The manifesto has none of that. It is another bullet and is more dangerous at this moment than people like Kellyanne Conway think it is. Engaging with white supremacists is okay in a distanced way, much like how you deal with zoo animals. “Timmy, look at that man screaming about black people and calling women ‘lobsters’ and rolling around in his own shit. Isn’t he strange lookin’? Good thing they got these plexiglass windows!”
It is healthy to glance at the sun enough to realize that you need sunglasses; it is not healthy to stare at the sun.
In front of me is a bookshelf (and my dinner which has gone cold as I type this) full of books by authors such as Toni Morrison, Carl Jung, Walter Benjamin, Kazuo Ishiguro, Claudia Rankine, and even Isadora Duncan. All of these authors and the other 100+ authors whose books are laying in stacks around my apartment spend/spent their lives trying to offer new and healthy ways of looking at the world. I for one would rather spend my time learning about how nuanced and interesting the world is than read a racist manifesto by a mass murderer. Although I own some evil books, I spend most of my time searching for the good in the world. You can’t find good in evil. Good exists in opposition to evil. In fact, the world is a good place with an evil problem, not the other way around.
We should never look directly into the sun, but that’s okay because we can always look out and see hundreds of different faces passing us by, talking, laughing, and, hopefully, smiling.
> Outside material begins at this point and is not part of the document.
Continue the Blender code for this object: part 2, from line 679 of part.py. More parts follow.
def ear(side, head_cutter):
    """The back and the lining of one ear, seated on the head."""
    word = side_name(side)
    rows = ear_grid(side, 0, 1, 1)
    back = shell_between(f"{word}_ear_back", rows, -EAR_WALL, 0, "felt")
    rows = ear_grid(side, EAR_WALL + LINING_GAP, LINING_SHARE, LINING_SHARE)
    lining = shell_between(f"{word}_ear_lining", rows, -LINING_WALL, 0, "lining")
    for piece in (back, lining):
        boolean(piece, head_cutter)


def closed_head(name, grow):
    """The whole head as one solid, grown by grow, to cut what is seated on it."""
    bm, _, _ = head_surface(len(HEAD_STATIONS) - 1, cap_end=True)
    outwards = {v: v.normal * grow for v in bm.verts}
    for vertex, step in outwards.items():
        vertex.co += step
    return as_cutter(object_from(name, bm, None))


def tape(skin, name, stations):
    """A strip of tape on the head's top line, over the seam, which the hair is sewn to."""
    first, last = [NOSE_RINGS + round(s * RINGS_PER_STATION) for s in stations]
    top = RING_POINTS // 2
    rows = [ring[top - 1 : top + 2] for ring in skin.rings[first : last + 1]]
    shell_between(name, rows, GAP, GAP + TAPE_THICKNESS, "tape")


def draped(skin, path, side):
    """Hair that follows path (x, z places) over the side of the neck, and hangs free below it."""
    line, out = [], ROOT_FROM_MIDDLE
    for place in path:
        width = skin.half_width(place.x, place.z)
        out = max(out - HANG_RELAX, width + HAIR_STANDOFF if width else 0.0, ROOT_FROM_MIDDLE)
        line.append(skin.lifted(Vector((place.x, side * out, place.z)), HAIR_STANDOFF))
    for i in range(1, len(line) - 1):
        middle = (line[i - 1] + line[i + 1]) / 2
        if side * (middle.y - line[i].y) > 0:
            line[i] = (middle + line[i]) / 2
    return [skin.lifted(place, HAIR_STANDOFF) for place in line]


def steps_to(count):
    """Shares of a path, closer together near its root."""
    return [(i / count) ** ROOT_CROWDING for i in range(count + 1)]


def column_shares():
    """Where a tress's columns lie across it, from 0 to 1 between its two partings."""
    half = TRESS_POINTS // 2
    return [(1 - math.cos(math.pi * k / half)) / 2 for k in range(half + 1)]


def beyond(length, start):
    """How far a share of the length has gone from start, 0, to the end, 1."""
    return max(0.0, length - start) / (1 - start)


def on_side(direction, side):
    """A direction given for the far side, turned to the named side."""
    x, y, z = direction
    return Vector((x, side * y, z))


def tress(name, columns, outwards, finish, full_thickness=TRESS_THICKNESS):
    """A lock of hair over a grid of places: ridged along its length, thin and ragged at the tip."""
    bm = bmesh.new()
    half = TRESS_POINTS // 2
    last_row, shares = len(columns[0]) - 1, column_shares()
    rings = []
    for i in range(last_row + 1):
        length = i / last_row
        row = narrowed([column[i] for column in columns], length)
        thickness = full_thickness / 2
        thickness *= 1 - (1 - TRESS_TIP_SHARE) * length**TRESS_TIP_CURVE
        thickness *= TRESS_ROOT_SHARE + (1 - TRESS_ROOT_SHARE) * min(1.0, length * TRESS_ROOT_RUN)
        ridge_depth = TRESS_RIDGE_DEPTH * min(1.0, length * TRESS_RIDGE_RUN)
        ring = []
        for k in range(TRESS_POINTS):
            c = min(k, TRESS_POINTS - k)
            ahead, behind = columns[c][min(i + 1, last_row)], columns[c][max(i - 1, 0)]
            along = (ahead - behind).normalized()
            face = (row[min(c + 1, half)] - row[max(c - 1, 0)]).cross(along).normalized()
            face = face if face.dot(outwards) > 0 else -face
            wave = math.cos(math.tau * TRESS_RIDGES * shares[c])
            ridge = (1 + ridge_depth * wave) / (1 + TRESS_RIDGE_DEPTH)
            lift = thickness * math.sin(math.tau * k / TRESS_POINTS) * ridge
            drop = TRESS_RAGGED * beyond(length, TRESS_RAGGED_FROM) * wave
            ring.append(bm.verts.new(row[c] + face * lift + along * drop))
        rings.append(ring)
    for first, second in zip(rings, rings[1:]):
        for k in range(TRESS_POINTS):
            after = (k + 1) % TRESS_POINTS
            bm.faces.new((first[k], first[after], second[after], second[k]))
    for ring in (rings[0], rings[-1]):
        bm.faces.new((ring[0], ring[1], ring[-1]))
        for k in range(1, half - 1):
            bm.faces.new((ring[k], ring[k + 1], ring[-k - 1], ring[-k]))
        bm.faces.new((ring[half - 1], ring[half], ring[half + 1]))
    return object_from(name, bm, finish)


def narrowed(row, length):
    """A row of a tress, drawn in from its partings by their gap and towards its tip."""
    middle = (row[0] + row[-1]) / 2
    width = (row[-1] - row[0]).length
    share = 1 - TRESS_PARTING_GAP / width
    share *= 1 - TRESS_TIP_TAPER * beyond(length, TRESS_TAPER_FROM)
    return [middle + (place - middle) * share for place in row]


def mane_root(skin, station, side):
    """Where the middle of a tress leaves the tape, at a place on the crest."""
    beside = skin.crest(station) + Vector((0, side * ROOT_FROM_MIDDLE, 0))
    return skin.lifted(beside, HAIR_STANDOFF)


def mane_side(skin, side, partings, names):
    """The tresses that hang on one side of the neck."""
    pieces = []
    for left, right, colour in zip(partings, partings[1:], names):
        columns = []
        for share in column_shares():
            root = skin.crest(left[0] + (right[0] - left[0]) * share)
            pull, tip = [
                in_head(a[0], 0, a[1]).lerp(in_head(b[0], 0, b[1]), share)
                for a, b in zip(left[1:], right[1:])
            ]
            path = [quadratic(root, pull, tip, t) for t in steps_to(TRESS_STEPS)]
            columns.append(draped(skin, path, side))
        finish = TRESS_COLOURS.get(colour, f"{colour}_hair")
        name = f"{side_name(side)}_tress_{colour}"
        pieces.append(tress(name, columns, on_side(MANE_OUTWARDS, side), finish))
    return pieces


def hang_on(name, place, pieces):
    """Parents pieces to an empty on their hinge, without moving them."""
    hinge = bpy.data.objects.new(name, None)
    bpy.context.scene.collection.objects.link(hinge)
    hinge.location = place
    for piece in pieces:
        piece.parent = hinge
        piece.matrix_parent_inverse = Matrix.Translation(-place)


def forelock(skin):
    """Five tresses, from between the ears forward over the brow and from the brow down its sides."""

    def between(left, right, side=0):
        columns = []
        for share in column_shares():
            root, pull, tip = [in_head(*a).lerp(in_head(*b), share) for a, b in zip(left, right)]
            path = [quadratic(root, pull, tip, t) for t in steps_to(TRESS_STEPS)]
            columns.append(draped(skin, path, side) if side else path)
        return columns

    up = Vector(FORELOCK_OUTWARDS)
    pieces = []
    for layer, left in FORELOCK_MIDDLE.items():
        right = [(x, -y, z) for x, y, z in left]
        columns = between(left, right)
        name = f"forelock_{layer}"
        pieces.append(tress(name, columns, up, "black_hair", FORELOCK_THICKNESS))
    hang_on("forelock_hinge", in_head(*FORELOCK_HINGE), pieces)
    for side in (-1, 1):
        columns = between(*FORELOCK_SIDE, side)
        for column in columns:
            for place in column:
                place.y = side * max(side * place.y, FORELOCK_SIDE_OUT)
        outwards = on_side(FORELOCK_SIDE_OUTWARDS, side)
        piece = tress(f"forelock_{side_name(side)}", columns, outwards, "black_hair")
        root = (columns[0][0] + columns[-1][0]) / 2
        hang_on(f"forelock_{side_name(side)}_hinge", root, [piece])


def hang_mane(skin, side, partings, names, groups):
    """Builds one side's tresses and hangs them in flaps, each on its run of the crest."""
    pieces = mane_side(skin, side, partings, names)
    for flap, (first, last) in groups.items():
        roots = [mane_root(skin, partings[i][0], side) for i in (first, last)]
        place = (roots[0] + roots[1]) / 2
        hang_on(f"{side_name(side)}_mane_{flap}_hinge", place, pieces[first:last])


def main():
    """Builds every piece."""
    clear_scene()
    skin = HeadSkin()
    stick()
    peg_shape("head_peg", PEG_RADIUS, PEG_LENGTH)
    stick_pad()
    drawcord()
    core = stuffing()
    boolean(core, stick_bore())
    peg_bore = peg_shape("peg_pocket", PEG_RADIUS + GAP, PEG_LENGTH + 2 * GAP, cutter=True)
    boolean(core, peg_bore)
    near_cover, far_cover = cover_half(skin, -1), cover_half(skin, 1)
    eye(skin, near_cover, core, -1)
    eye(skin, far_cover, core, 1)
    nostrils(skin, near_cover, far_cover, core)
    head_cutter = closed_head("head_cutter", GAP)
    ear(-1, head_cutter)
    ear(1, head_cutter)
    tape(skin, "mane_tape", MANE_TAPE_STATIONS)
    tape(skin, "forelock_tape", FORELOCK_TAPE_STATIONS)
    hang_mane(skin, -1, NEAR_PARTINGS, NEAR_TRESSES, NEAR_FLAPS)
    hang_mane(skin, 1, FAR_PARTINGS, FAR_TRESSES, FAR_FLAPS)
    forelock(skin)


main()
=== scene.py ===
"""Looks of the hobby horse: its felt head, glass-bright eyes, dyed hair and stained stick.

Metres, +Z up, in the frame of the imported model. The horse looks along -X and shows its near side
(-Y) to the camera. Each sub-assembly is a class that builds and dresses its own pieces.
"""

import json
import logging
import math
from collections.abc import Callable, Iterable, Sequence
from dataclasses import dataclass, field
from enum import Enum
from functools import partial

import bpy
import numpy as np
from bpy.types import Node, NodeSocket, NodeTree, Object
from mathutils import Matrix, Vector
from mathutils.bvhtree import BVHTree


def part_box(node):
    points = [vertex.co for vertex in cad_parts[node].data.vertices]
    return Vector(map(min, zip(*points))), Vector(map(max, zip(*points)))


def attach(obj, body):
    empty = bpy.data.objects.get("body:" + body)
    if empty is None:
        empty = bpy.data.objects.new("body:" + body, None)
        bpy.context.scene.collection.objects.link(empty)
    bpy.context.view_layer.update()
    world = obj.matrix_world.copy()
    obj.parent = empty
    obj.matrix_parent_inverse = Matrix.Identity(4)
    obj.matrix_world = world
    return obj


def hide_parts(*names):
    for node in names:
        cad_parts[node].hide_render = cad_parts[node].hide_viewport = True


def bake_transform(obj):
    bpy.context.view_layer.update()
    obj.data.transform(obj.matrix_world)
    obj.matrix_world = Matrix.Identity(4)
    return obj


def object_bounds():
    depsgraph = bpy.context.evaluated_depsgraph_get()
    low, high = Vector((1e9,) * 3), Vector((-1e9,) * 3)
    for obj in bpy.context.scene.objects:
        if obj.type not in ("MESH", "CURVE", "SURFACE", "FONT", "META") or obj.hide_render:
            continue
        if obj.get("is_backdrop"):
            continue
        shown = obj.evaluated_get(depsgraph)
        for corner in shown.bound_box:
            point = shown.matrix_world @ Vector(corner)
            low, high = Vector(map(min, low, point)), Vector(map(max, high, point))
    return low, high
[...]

(Author’s Note: I have made the conscious decision for reasons stated above not to link or quote the manifesto. I have also left out the title of the manifesto and tried to limit the amount of far right wing media discussed because it’s not worth promoting. For similar reasons I did not include pictures of my evil books. While everyone says “the more pictures, the better” this post is about reading and should be read uninterrupted. I am also open to debating the stances taken in this essay with anyone willing to have a rational discussion. I will return to writing funnier and more interesting articles in the next few weeks.)